┌────────

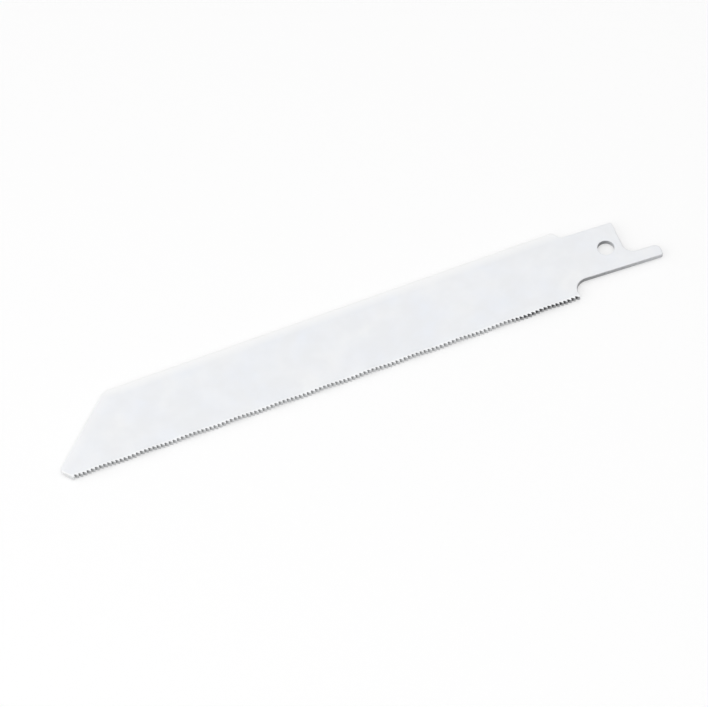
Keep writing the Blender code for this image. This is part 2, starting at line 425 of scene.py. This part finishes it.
class BladeMesh:
    """The blade as rings of vertices round its outline and its hole, with both sides closed."""

    def __init__(self):
        self.mesh = bmesh.new()
        # Per-vertex shares of painted shade: on the walls, and in the gullets and on the hole's wall
        self.wall_shade = self.mesh.verts.layers.float.new("painted_wall_shade")
        self.gullet = self.mesh.verts.layers.float.new("gullet")
        teeth = toothed_edge()
        self.space_points = len(teeth) // tooth_count()
        body = rounded_path(body_corners())
        self.outline = teeth + body[:-1]
        self.below_hole = self.nearest(on_shank(0, -SHANK_WIDTH / 2))
        self.above_hole = self.nearest(on_shank(0, SHANK_WIDTH / 2))

    def nearest(self, place):
        """The number of the outline's point that lies nearest to this place."""
        return min(range(len(self.outline)), key=lambda index: (self.outline[index] - place).length)

    def vertex(self, point, height, wall_shade=0.0, gullet=0.0):
        vert = self.mesh.verts.new((point.x, point.y, height + set_offset(point)))
        vert[self.wall_shade] = wall_shade
        vert[self.gullet] = gullet
        return vert

    def wall_rings(self):
        """One ring of vertices for each rim level round the outline."""
        inward = inward_steps(self.outline)
        gullets = gullet_shades()
        rings = []
        for inset, height, side in rim_levels():
            on_wall = max(0.0, 1 - inset)
            # The painted shade in the gullets is lighter on the lower side of their walls.
            gullet_wall = 1.0 if side else LOWER_WALL_SHADE
            ring = []
            for point, step in zip(self.outline, inward):
                radius = rim_radius(point)
                in_gullet = gullet_share(point)
                if in_gullet:
                    in_gullet *= gullets[int((point.x - tip_x(0)) / TOOTH_PITCH)]
                in_gullet *= gullet_wall
                # Each wall vertex carries its shares of painted shade, on the walls and in the gullets
                ring.append(self.vertex(
                    point + step * radius * inset,
                    level_height(height, side, radius),
                    wall_shade=on_wall * wall_shade_share(point),
                    gullet=on_wall * in_gullet,
                ))
            rings.append(ring)
        return rings

    def hole_rings(self):
        """One ring of vertices for each rim level round the hole."""
        rings = []
        for inset, height, side in rim_levels():
            on_wall = max(0.0, 1 - inset)
            radius = HOLE_DIAMETER / 2 - HOLE_PAINT + HOLE_RIM * inset
            ring = []
            for index in range(HOLE_SIDES):
                angle = 2 * math.pi * index / HOLE_SIDES
                # Painted shade on the hole's wall, darkest on one side.
                share = HOLE_WALL_SHADE + HOLE_WALL_SHADE_SWING * math.cos(angle - HOLE_DARKEST_AT)
                ring.append(self.vertex(
                    hole_centre() + radius * Vector((math.cos(angle), math.sin(angle))),
                    level_height(height, side, HOLE_RIM),
                    gullet=on_wall * share,
                ))
            rings.append(ring)
        return rings

    def join_rings(self, rings, inwards=False):
        for lower, upper in zip(rings, rings[1:]):
            for index, start in enumerate(lower):
                after = (index + 1) % len(lower)
                face = [start, lower[after], upper[after], upper[index]]
                self.mesh.faces.new(face[::-1] if inwards else face)

    def strip_columns(self, height):
        """Rows of vertices over each gullet and tooth, from above the gullets to the strip's root."""
        lowest = TOOTH_DEPTH + STRIP_ROOM
        rise = BENT_STRIP - STRIP_ROOM
        columns = []
        for half_tooth in range(2 * tooth_count() - 1):
            x = gullet_x(0) + half_tooth * TOOTH_PITCH / 2
            columns.append([
                self.vertex(Vector((x, lowest + rise * row / (STRIP_ROWS - 1))), height)
                for row in range(STRIP_ROWS)
            ])
        return columns

    def close_side(self, ring, hole, height, upper):
        """The faces of one side of the blade: the teeth, the bent strip and the plate round the hole."""
        columns = self.strip_columns(height)
        faces = []
        deepest = 1 + GULLET_STEPS
        for tooth in range(tooth_count() - 1):
            start = tooth * self.space_points + deepest
            over = [columns[2 * tooth + step][0] for step in (2, 1, 0)]
            faces.append(ring[start:start + self.space_points + 1] + over)
        for left, right in zip(columns, columns[1:]):
            for row in range(STRIP_ROWS - 1):
                faces.append([left[row], right[row], right[row + 1], left[row + 1]])
        last_deepest = (tooth_count() - 1) * self.space_points + deepest
        # The hole's points start towards the shoulder: its top is one quarter round, its foot three.
        quarter = HOLE_SIDES // 4
        left_of_hole = [hole[index] for index in range(3 * quarter, quarter - 1, -1)]
        from_top = range(HOLE_SIDES + quarter, 3 * quarter - 1, -1)
        right_of_hole = [hole[index % HOLE_SIDES] for index in from_top]
        faces.append(
            ring[self.above_hole:] + ring[:deepest + 1] + columns[0][:-1]
            + [column[-1] for column in columns] + columns[-1][-2::-1]
            + ring[last_deepest:self.below_hole + 1] + left_of_hole
        )
        faces.append(ring[self.below_hole:self.above_hole + 1] + right_of_hole)
        for face in faces:
            self.mesh.faces.new(face if upper else face[::-1])

    def build(self):
        rings = self.wall_rings()
        holes = self.hole_rings()
        self.join_rings(rings)
        self.join_rings(holes, inwards=True)
        self.close_side(rings[-1], holes[-1], THICKNESS, upper=True)
        self.close_side(rings[0], holes[0], 0.0, upper=False)
        self.mesh.normal_update()
        many_sided = [face for face in self.mesh.faces if len(face.verts) > 4]
        bmesh.ops.triangulate(self.mesh, faces=many_sided, ngon_method="BEAUTY")
        return self.mesh


def tip_drop():
    """How far the lowest tooth tip hangs below the blade's lower side."""
    return -min(set_offset(Vector((tip_x(tooth), 0))) for tooth in range(tooth_count() + 1))


def to_frame(point, height=0.0):
    """A point of the blade's own layout, in the frame that the model is packed in."""
    return Vector((point.x - OVERALL_LENGTH / 2, point.y - BLADE_WIDTH / 2, height + tip_drop()))


def make_blade():
    mesh = BladeMesh().build()
    bmesh.ops.translate(mesh, verts=mesh.verts[:], vec=to_frame(Vector((0, 0))))
    data = bpy.data.meshes.new("painted_blade")
    mesh.to_mesh(data)
    mesh.free()
    data.shade_smooth()
    data.set_sharp_from_angle(angle=SHARP_ANGLE)
    data.materials.append(white_paint())
    blade = bpy.data.objects.new("painted_blade", data)
    bpy.context.scene.collection.objects.link(blade)
    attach(blade, "root")
    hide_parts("blade")


def set_inputs(tree, node, inputs):
    """Sets a node's inputs, by name or number, to values or links them to other nodes' outputs."""
    for name, value in inputs.items():
        if isinstance(value, bpy.types.NodeSocket):
            tree.links.new(value, node.inputs[name])
        else:
            node.inputs[name].default_value = value


def add_node(tree, kind, inputs=None, **settings):
    node = tree.nodes.new(kind)
    for name, value in settings.items():
        setattr(node, name, value)
    set_inputs(tree, node, inputs or {})
    return node


def math_node(tree, operation, first, second):
    """The result of one sum, product or comparison of two values or outputs."""
    return add_node(tree, "ShaderNodeMath", {0: first, 1: second}, operation=operation).outputs[0]


def noise(tree, place, feature, detail=2.0, roughness=0.5):
    """Noise whose lumps are about this many metres across."""
    return add_node(tree, "ShaderNodeTexNoise", {
        "Vector": place,
        "Scale": 1 / feature,
        "Detail": detail,
        "Roughness": roughness,
    }).outputs["Fac"]


def remap(tree, value, low, high, to_low, to_high):
    """The value carried from one range to another and held at its ends."""
    return add_node(tree, "ShaderNodeMapRange", {
        "Value": value,
        "From Min": low,
        "From Max": high,
        "To Min": to_low,
        "To Max": to_high,
    }).outputs["Result"]


def mix_colour(tree, share, first, second):
    """The first colour, with this share of the second in it."""
    node = add_node(tree, "ShaderNodeMix", data_type="RGBA")
    set_inputs(tree, node, {MIX_SHARE: share, MIX_FIRST: first, MIX_SECOND: second})
    return node.outputs[MIX_RESULT]


def edge_ramp(tree, place, start, inwards, near, far):
    """One up to the near distance inwards from a line on the blade, falling to zero at the far one."""
    line = to_frame(start)
    split = add_node(tree, "ShaderNodeSeparateXYZ", {"Vector": place}).outputs
    across = math_node(tree, "MULTIPLY", split["X"], inwards.x)
    across = math_node(tree, "ADD", across, math_node(tree, "MULTIPLY", split["Y"], inwards.y))
    offset = line.x * inwards.x + line.y * inwards.y
    return remap(tree, across, offset + near, offset + far, 1.0, 0.0)


def by_edges(tree, place):
    """How near a point is to the slant, the nose's facet or the back, where a painted highlight makes
    the paint whiter.
    """
    slant = Vector((math.sin(SLANT_ANGLE), -math.cos(SLANT_ANGLE)))
    by_slant = edge_ramp(tree, place, Vector((nose_point_x(), NOSE_HEIGHT)), slant, 0.0, EDGE_FADE)
    by_back = edge_ramp(tree, place, Vector((0, BLADE_WIDTH)), Vector((0, -1)), 0.0, EDGE_FADE)
    facet = Vector((math.sin(FACET_ANGLE), math.cos(FACET_ANGLE)))
    by_facet = edge_ramp(tree, place, Vector((facet_foot_x(), 0)), facet, BODY_RIM, 2 * BODY_RIM)
    by_slant = math_node(tree, "MULTIPLY", by_slant, SLANT_SHARE)
    by_front = math_node(tree, "MAXIMUM", by_slant, by_facet)
    return math_node(tree, "MAXIMUM", by_front, by_back)


def paint_colour(tree, place):
    """White with faint cool patches, a painted highlight along the slant, the back, the nose's facet and
    the teeth, and greyer with painted shade on the rims, teeth, gullets and the hole's wall.
    """
    patches = remap(tree, noise(tree, place, PATCH_SIZE, detail=3.0), *NOISE_SPAN, 0.0, 1.0)
    colour = mix_colour(tree, patches, NEUTRAL_WHITE, COOL_WHITE)
    clouds = remap(tree, noise(tree, place, CLOUD_SIZE), *NOISE_SPAN, 0.0, CLOUD_SHARE)
    colour = mix_colour(tree, clouds, colour, DULL_WHITE)
    # Painted highlight along the slant, the back and the nose's facet
    colour = mix_colour(tree, by_edges(tree, place), colour, EDGE_HIGHLIGHT_WHITE)
    # Painted highlight on the teeth and just above them
    by_teeth = edge_ramp(tree, place, Vector((0, 0)), Vector((0, 1)), TOOTH_DEPTH, 2 * TOOTH_DEPTH)
    colour = mix_colour(tree, by_teeth, colour, TOOTH_HIGHLIGHT_WHITE)
    # Painted shade on the walls, broken up by noise
    wall_shade = add_node(tree, "ShaderNodeAttribute", attribute_name="painted_wall_shade").outputs["Fac"]
    broken = remap(tree, noise(tree, place, SHADE_BREAKUP_SIZE, detail=3.0), *SHADE_BREAKUP_SPAN, SHADE_BREAKUP_LEAST, 1.0)
    colour = mix_colour(tree, math_node(tree, "MULTIPLY", wall_shade, broken), colour, WALL_SHADE_GREY)
    # Painted shade in the gullets and on the hole's wall
    gullet = add_node(tree, "ShaderNodeAttribute", attribute_name="gullet").outputs["Fac"]
    return mix_colour(tree, gullet, colour, GULLET_SHADE_GREY)


def white_paint():
    """Satin white paint with a fine orange peel."""
    material = bpy.data.materials.new("white_paint")
    material.use_nodes = True
    tree = material.node_tree
    place = add_node(tree, "ShaderNodeTexCoord").outputs["Object"]
    peel = noise(tree, place, PEEL_SIZE)
    grain = noise(tree, place, GRAIN_SIZE, detail=3.0, roughness=0.6)
    relief = math_node(tree, "ADD", peel, math_node(tree, "MULTIPLY", grain, GRAIN_IN_RELIEF))
    bump = add_node(tree, "ShaderNodeBump", {"Strength": 0.35, "Distance": 0.02 * MM, "Height": relief})
    set_inputs(tree, tree.nodes["Principled BSDF"], {
        "Base Color": paint_colour(tree, place),
        "Roughness": remap(tree, grain, *GRAIN_SPAN, *PAINT_ROUGHNESS),
        "Normal": bump.outputs["Normal"],
        **PAINT_SURFACE,
    })
    return material


def seen_straight(tree):
    """One for rays that show the floor or world itself, also in gloss or through glass, else zero."""
    path = add_node(tree, "ShaderNodeLightPath").outputs
    either = math_node(tree, "MAXIMUM", path["Is Camera Ray"], path["Is Glossy Ray"])
    return math_node(tree, "MAXIMUM", either, path["Is Transmission Ray"])


def pale_floor_material():
    """White to look at, with the object's shadow kept, and mid grey to the light that bounces off."""
    material = bpy.data.materials.new("pale_floor")
    material.use_nodes = True
    tree = material.node_tree
    tree.nodes.clear()
    seen = seen_straight(tree)
    colour = mix_colour(tree, seen, FLOOR_COLOUR, SEEN_FLOOR_COLOUR)
    lit = add_node(tree, "ShaderNodeBsdfDiffuse", {"Color": colour}).outputs[0]
    glow = add_node(tree, "ShaderNodeEmission", {"Color": SEEN_FLOOR_COLOUR, "Strength": 1.0}).outputs[0]
    share = math_node(tree, "MULTIPLY", seen, FLOOR_GLOW)
    mixed = add_node(tree, "ShaderNodeMixShader", {0: share, 1: lit, 2: glow}).outputs[0]
    add_node(tree, "ShaderNodeOutputMaterial", {"Surface": mixed})
    return material


def make_floor():
    mesh = bmesh.new()
    half = FLOOR_SIDE / 2
    corners = ((-half, -half), (half, -half), (half, half), (-half, half))
    mesh.faces.new([mesh.verts.new((x, y, 0)) for x, y in corners])
    data = bpy.data.meshes.new("floor")
    mesh.to_mesh(data)
    mesh.free()
    data.materials.append(pale_floor_material())
    floor = bpy.data.objects.new("floor", data)
    bpy.context.scene.collection.objects.link(floor)


def make_world():
    """White to look at, and a weak even fill to the object."""
    world = bpy.data.worlds.new("studio")
    world.use_nodes = True
    tree = world.node_tree
    tree.nodes.clear()
    strength = remap(tree, seen_straight(tree), 0.0, 1.0, FILL_STRENGTH, 1.0)
    background = add_node(tree, "ShaderNodeBackground", {"Color": (1, 1, 1, 1), "Strength": strength})
    add_node(tree, "ShaderNodeOutputWorld", {"Surface": background.outputs[0]})
    bpy.context.scene.world = world


def add_softbox(name, place, width, depth, radiance):
    """A rectangular lamp that faces the middle of the blade."""
    lamp = bpy.data.lights.new(name, "AREA")
    lamp.shape = "RECTANGLE"
    lamp.size = width
    lamp.size_y = depth
    # An area lamp's watts spread over its face and over pi steradians of facing directions.
    lamp.energy = radiance * width * depth * math.pi
    box = bpy.data.objects.new(name, lamp)
    box.location = place
    box.rotation_mode = "QUATERNION"
    box.rotation_quaternion = (-Vector(place)).to_track_quat("-Z", "Y")
    bpy.context.scene.collection.objects.link(box)


def make_lights():
    add_softbox("overhead", (0.0, 0.0, 0.8), width=1.1, depth=0.9, radiance=1.05)
    add_softbox("front", (0.0, -0.5, 0.7), width=1.0, depth=0.5, radiance=1.01)
    add_softbox("back", (0.0, 0.65, 0.6), width=1.2, depth=0.5, radiance=0.3)
    add_softbox("left", (-0.9, 0.0, 0.45), width=1.8, depth=0.84, radiance=1.27)
    add_softbox("right", (0.9, 0.0, 0.45), width=1.8, depth=0.84, radiance=0.52)


def make_camera():
    camera = bpy.data.cameras.new("camera")
    camera.sensor_width = SENSOR_MM
    camera.lens = SENSOR_MM * PX_PER_METRE * VIEW_DISTANCE / PHOTO_WIDTH_PX
    camera.clip_start = VIEW_DISTANCE / CLIP_RATIO
    camera.clip_end = VIEW_DISTANCE * CLIP_RATIO
    back = Vector((
        math.sin(VIEW_AZIMUTH) * math.cos(VIEW_ELEVATION),
        -math.cos(VIEW_AZIMUTH) * math.cos(VIEW_ELEVATION),
        math.sin(VIEW_ELEVATION),
    ))
    viewer = bpy.data.objects.new("camera", camera)
    viewer.location = to_frame(VIEW_TARGET) + back * VIEW_DISTANCE
    viewer.rotation_mode = "QUATERNION"
    viewer.rotation_quaternion = (-back).to_track_quat("-Z", "Y")
    bpy.context.scene.collection.objects.link(viewer)
    bpy.context.scene.camera = viewer


bpy.context.scene.view_settings.view_transform = "Standard"
make_camera()
make_world()
make_lights()
make_floor()
make_blade()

└────────

**Your goal:** From the opening line of the data above, please print each line as written up to and including the line that contains "blade as rings", and nothing more.

**Solved problem:**
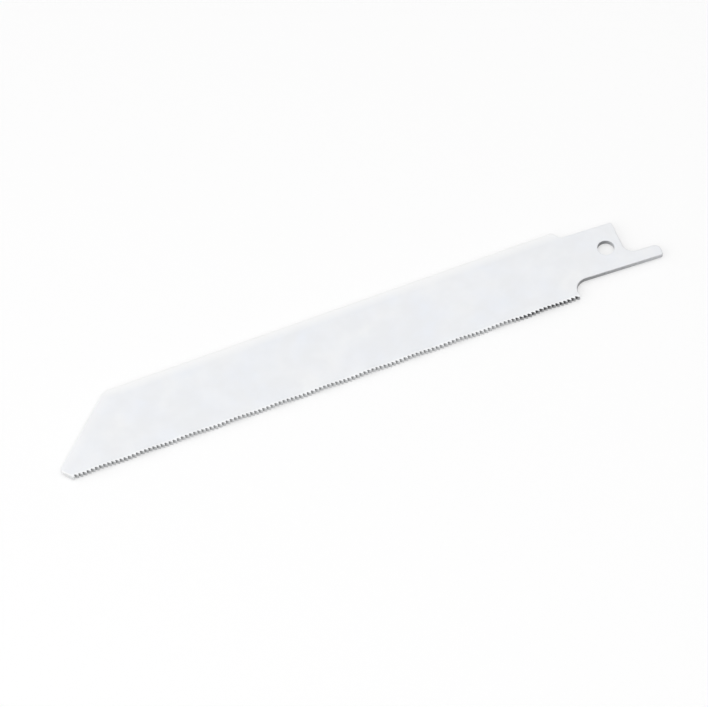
Keep writing the Blender code for this image. This is part 2, starting at line 425 of scene.py. This part finishes it.
class BladeMesh:
    """The blade as rings of vertices round its outline and its hole, with both sides closed."""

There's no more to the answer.